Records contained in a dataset
════

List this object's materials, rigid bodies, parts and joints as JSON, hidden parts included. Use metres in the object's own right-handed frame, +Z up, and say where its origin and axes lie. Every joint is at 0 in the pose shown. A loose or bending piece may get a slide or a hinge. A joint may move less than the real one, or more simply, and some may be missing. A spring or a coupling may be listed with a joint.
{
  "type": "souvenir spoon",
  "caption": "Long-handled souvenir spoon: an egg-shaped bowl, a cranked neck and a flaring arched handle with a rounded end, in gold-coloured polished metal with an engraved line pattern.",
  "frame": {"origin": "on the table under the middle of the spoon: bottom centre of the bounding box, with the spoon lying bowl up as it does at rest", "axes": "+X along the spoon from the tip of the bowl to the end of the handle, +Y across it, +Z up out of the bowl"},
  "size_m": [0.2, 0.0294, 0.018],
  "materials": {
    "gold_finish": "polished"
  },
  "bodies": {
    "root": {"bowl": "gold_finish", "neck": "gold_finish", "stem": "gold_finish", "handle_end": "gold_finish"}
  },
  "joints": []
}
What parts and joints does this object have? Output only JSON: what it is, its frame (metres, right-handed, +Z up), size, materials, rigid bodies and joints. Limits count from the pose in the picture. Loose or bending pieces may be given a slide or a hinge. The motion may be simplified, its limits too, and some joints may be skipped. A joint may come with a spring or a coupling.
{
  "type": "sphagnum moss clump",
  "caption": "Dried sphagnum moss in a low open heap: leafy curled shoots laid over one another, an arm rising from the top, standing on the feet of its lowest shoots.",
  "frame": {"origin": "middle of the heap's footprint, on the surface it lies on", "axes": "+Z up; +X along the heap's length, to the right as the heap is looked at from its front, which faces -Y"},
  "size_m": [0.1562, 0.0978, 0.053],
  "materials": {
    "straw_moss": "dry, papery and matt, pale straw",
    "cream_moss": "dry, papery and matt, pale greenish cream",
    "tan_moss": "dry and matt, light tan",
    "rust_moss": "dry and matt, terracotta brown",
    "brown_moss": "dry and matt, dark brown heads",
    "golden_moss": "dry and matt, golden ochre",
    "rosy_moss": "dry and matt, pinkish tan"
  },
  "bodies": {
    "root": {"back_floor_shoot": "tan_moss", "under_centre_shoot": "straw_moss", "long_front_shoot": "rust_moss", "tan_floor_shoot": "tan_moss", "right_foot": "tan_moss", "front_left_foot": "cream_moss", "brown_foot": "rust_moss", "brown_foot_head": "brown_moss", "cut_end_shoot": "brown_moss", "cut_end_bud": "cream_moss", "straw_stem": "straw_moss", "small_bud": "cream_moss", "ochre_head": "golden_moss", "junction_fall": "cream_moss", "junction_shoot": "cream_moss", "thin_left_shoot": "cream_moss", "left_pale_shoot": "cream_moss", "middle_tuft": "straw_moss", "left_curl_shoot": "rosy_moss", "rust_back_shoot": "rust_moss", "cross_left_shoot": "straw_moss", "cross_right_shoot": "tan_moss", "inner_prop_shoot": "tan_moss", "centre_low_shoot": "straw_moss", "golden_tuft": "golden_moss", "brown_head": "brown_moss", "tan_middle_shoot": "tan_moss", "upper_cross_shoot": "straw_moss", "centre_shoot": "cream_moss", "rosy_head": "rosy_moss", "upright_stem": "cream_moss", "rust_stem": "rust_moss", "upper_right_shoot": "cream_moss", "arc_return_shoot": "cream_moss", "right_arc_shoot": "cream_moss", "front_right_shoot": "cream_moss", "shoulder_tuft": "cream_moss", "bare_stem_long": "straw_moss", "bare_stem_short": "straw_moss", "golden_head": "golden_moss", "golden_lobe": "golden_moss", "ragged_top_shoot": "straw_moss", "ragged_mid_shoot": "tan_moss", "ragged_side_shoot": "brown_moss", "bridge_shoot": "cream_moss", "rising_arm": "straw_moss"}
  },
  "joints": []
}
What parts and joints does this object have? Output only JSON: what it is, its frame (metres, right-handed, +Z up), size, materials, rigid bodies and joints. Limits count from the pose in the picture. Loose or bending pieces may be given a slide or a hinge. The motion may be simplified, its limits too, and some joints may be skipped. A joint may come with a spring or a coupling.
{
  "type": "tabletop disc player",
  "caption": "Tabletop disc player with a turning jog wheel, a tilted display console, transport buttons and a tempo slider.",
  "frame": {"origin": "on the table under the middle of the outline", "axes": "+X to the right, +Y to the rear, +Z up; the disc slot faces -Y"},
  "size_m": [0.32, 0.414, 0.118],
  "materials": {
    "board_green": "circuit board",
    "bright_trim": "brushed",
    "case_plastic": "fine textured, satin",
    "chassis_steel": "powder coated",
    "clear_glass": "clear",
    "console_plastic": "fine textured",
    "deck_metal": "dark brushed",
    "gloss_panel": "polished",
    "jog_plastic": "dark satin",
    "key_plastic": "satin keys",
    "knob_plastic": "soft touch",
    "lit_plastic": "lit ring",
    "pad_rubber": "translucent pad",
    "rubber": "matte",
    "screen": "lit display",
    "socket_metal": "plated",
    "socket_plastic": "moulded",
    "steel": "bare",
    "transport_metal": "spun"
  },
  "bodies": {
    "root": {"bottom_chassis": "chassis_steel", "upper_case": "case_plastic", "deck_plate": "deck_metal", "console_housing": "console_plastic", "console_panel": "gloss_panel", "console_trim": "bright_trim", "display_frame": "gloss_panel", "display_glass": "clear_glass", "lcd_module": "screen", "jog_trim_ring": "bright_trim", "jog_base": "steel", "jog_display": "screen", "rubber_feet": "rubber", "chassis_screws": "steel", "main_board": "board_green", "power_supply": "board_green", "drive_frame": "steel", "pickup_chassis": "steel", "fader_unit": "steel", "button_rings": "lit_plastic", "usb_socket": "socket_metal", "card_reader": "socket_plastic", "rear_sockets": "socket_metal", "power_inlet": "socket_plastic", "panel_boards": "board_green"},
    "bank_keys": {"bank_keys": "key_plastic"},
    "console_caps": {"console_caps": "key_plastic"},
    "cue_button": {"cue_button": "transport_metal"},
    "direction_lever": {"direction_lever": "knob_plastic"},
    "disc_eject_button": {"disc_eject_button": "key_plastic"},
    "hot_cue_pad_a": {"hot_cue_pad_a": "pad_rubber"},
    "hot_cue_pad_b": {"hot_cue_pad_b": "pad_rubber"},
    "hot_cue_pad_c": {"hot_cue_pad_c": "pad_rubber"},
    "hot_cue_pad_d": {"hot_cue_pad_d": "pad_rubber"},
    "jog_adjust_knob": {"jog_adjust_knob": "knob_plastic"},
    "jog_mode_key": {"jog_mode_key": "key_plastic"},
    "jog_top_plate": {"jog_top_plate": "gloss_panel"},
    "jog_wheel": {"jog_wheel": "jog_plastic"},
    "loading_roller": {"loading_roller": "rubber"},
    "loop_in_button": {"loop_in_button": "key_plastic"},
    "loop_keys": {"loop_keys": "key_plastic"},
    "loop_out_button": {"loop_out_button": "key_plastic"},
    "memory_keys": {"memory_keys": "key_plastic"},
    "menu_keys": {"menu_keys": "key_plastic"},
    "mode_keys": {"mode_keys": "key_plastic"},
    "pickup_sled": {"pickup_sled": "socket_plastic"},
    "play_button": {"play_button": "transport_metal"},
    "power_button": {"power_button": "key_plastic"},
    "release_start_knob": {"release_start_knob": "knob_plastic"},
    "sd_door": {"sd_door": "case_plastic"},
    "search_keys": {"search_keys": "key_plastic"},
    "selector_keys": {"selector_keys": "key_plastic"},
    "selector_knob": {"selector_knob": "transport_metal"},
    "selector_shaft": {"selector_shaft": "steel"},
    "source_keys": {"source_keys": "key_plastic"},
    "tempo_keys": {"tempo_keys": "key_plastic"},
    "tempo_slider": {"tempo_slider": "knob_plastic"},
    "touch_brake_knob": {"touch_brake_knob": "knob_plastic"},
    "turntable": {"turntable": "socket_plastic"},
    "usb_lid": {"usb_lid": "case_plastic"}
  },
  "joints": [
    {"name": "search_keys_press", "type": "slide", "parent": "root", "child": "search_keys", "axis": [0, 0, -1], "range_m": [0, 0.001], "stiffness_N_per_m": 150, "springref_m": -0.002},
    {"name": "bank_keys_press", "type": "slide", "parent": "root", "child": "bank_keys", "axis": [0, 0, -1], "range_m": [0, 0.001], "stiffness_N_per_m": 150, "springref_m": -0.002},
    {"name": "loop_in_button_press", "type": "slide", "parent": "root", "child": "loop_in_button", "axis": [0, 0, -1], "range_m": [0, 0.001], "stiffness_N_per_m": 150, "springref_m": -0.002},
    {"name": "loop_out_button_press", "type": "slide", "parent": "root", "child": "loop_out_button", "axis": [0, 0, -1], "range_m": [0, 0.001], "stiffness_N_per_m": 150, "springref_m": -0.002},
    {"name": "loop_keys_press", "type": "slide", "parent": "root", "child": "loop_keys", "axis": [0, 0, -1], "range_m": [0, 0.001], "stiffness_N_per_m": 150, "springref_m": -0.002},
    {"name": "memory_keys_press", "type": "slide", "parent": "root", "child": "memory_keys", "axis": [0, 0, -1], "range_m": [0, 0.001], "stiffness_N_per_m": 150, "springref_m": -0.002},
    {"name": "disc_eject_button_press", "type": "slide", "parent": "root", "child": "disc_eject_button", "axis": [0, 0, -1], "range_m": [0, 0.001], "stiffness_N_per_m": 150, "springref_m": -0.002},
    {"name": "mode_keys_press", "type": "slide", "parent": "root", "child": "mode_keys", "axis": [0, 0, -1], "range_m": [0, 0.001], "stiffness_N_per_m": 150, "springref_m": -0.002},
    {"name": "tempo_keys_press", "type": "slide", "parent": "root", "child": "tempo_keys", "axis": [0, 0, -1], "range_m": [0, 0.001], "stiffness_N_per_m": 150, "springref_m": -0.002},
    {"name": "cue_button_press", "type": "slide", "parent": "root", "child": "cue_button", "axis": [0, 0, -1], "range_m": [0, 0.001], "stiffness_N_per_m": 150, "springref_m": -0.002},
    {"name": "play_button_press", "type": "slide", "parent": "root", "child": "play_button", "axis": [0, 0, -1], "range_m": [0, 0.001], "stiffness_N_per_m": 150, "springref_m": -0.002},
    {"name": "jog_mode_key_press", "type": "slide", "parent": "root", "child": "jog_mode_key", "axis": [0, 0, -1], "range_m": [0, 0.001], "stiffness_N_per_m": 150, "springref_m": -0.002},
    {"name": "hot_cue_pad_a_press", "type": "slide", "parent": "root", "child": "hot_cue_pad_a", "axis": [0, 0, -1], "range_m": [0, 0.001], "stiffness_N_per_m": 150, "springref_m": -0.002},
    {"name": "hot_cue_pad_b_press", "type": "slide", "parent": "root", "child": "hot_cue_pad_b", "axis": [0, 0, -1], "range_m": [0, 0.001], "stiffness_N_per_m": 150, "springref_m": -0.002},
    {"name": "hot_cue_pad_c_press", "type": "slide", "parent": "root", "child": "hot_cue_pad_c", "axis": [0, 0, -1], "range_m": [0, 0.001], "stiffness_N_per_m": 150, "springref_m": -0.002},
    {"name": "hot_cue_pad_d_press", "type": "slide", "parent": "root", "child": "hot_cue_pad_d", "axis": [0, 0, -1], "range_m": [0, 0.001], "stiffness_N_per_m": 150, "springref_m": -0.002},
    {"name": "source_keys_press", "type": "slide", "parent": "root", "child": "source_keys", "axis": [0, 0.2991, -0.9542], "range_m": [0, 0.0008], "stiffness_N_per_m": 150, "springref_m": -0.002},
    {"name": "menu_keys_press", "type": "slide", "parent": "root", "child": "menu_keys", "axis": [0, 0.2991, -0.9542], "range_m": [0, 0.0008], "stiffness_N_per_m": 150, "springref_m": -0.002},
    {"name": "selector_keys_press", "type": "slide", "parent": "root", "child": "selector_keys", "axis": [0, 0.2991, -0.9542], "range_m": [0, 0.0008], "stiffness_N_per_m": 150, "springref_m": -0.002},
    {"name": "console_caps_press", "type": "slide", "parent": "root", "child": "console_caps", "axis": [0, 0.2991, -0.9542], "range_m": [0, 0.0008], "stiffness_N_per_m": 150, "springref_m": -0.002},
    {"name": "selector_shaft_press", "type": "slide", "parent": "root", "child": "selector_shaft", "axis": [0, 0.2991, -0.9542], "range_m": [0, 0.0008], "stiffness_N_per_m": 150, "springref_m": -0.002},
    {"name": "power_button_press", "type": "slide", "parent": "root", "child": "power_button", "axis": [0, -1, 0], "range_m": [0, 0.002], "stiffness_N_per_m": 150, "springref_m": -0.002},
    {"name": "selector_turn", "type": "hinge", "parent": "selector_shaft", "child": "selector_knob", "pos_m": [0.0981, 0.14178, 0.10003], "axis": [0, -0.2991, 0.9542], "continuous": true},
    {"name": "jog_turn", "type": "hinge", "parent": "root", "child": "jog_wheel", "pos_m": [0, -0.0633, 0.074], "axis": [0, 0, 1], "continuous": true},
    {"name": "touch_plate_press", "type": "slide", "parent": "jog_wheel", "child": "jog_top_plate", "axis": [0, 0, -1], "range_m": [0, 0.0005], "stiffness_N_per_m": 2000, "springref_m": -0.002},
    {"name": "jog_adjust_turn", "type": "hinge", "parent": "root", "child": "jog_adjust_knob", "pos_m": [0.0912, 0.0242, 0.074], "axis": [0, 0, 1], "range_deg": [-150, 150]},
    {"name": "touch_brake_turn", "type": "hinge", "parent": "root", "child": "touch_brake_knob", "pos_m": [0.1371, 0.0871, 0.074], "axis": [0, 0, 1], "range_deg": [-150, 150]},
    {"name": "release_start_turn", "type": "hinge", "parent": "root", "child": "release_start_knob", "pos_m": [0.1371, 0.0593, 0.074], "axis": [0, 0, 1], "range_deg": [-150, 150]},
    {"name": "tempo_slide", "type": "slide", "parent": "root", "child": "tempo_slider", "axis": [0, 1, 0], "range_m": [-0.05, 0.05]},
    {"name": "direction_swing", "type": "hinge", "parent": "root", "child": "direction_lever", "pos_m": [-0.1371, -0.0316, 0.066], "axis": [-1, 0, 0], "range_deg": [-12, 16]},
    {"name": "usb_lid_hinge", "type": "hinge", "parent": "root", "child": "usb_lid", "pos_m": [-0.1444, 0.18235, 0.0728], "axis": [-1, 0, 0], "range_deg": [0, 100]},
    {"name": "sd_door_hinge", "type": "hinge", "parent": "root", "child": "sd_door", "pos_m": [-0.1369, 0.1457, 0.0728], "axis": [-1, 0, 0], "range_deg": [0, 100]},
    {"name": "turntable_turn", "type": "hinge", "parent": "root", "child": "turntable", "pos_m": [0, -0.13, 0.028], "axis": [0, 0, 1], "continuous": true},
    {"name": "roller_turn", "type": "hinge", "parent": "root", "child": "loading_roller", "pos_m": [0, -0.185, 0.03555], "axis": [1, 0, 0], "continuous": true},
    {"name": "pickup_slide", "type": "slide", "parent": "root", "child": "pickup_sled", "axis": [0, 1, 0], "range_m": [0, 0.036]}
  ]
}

════

## Task requirements
Report the number of lines holding the string "axes", without any other words.

## Problem solution
4